DESCRIPTION OF THE TASK
Set down the listing below verbatim, but only from its first line through the line containing "CLEAT_LENGTH = 0.160".

MATERIAL SUPPLIED

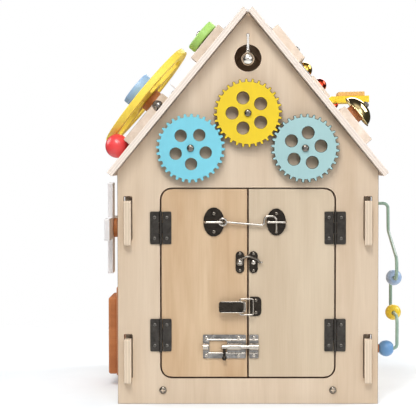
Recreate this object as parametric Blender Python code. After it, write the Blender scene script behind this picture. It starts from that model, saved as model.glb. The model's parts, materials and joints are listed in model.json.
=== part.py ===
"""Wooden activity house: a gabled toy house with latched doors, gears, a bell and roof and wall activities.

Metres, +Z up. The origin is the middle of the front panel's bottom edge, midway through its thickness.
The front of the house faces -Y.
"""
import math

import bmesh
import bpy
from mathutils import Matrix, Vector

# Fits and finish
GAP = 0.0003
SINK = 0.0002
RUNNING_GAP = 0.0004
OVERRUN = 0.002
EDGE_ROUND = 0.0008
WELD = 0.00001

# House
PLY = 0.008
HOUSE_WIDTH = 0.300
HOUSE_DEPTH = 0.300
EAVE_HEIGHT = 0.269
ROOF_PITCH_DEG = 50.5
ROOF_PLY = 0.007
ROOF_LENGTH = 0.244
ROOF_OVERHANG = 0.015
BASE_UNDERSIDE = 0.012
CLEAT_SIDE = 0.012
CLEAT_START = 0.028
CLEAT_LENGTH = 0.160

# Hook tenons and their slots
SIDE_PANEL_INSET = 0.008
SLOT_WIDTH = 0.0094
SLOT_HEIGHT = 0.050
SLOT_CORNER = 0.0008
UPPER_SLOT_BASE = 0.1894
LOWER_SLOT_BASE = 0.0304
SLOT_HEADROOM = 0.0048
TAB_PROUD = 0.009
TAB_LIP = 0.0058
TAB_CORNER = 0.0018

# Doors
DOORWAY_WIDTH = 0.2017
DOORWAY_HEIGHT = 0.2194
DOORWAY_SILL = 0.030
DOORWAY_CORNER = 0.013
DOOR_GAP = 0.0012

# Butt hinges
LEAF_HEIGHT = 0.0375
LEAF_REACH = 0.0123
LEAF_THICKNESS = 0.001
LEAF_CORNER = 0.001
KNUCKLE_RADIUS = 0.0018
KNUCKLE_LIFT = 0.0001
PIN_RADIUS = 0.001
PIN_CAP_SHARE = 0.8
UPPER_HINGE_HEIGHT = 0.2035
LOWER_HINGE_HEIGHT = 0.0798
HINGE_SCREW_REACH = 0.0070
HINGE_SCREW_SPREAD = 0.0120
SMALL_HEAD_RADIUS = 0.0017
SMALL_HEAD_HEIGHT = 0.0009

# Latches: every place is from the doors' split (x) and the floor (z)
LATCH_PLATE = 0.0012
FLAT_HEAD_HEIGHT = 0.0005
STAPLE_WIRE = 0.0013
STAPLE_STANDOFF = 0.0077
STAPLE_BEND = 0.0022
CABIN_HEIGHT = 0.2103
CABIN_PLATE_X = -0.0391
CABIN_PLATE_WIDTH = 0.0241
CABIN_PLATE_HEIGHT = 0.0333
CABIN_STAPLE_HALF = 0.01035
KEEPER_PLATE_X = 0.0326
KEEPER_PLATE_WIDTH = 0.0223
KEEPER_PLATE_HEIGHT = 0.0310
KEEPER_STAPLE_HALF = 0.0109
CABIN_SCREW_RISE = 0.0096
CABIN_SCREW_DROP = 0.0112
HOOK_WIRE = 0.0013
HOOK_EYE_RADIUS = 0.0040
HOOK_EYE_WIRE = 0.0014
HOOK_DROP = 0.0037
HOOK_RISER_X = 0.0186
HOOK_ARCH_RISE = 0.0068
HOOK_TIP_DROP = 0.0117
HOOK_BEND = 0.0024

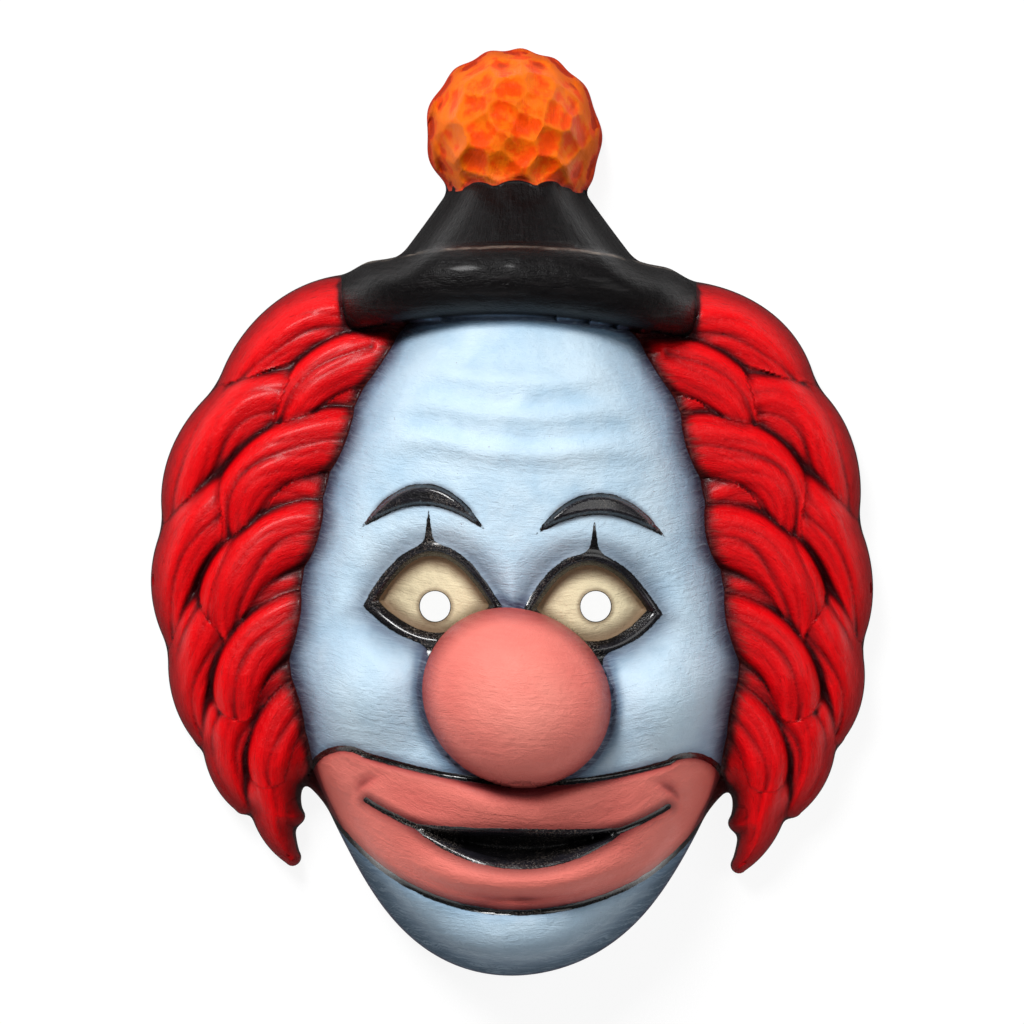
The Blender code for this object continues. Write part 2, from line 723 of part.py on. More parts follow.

ANSWER TO THE PROBLEM
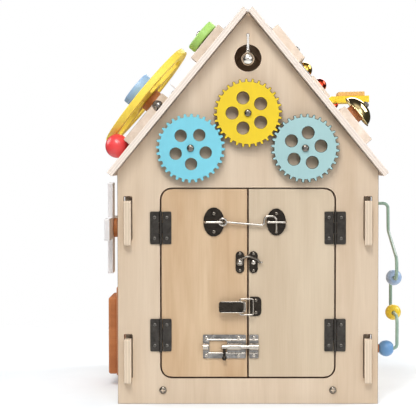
Recreate this object as parametric Blender Python code. After it, write the Blender scene script behind this picture. It starts from that model, saved as model.glb. The model's parts, materials and joints are listed in model.json.
=== part.py ===
"""Wooden activity house: a gabled toy house with latched doors, gears, a bell and roof and wall activities.

Metres, +Z up. The origin is the middle of the front panel's bottom edge, midway through its thickness.
The front of the house faces -Y.
"""
import math

import bmesh
import bpy
from mathutils import Matrix, Vector

# Fits and finish
GAP = 0.0003
SINK = 0.0002
RUNNING_GAP = 0.0004
OVERRUN = 0.002
EDGE_ROUND = 0.0008
WELD = 0.00001

# House
PLY = 0.008
HOUSE_WIDTH = 0.300
HOUSE_DEPTH = 0.300
EAVE_HEIGHT = 0.269
ROOF_PITCH_DEG = 50.5
ROOF_PLY = 0.007
ROOF_LENGTH = 0.244
ROOF_OVERHANG = 0.015
BASE_UNDERSIDE = 0.012
CLEAT_SIDE = 0.012
CLEAT_START = 0.028
CLEAT_LENGTH = 0.160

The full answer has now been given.